Since the Supreme Court hears so few cases, there has to be a critical legal issue at the heart of a case in order for it to be accepted, so the Authors Guild has changed its tack. Now, it is arguing that lower courts have in fact distorted copyright law beyond its original meaning, by over-emphasizing “transformative use.” The brief states:
The Second Circuit’s refusal to give real weight to any factor other than the perceived transformative purpose also contradicts the approach mandated in other circuits. More fundamentally, it threatens to undermine protection of copyrighted works in the digital age to an extraordinary extent. Such a radical rewrite of copyright law should not be allowed to stand without this Court’s consideration.
The Guild also argues that the original drafters of copyright law couldn’t possibly have foreseen the impact that the Internet would have, or the power it would give to companies like Google. In the “friends of the court” brief, it says the law was never intended to “permit a wealthy for-profit entity to digitize millions of works and to cut off authors’ licensing of their reproduction, distribution, and public display rights.”
The authors group may be right that Congress could not have foreseen the Internet and what it would do to content and media in the 21st century, but that actually hurts its argument more than it helps. The intended purpose of copyright was not to create an eternal revenue stream for authors and creators, but to “promote the progress of science and the useful arts,” so that they could be enjoyed by as many people as possible, for the betterment of society.
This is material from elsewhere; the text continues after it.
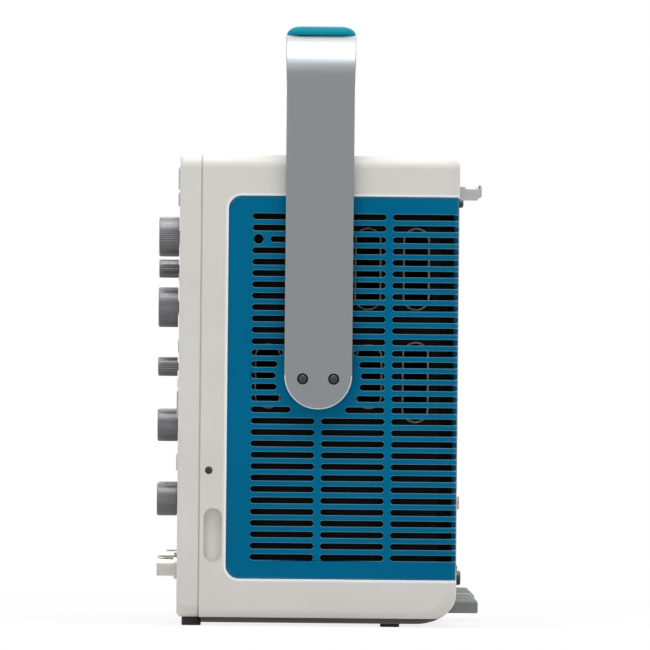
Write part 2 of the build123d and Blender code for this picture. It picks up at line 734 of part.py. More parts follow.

With that as a guide, the fact that someone has scanned tens of millions of books so that people could find and potentially buy them isn’t the worst thing that could happen to books as a social good, it’s the best thing. It’s exactly what the “fair use” exemption was intended to promote. And the Guild’s refusal to see that makes it not only legally wrong, but also makes it look far more venal than the company it is trying to criticize.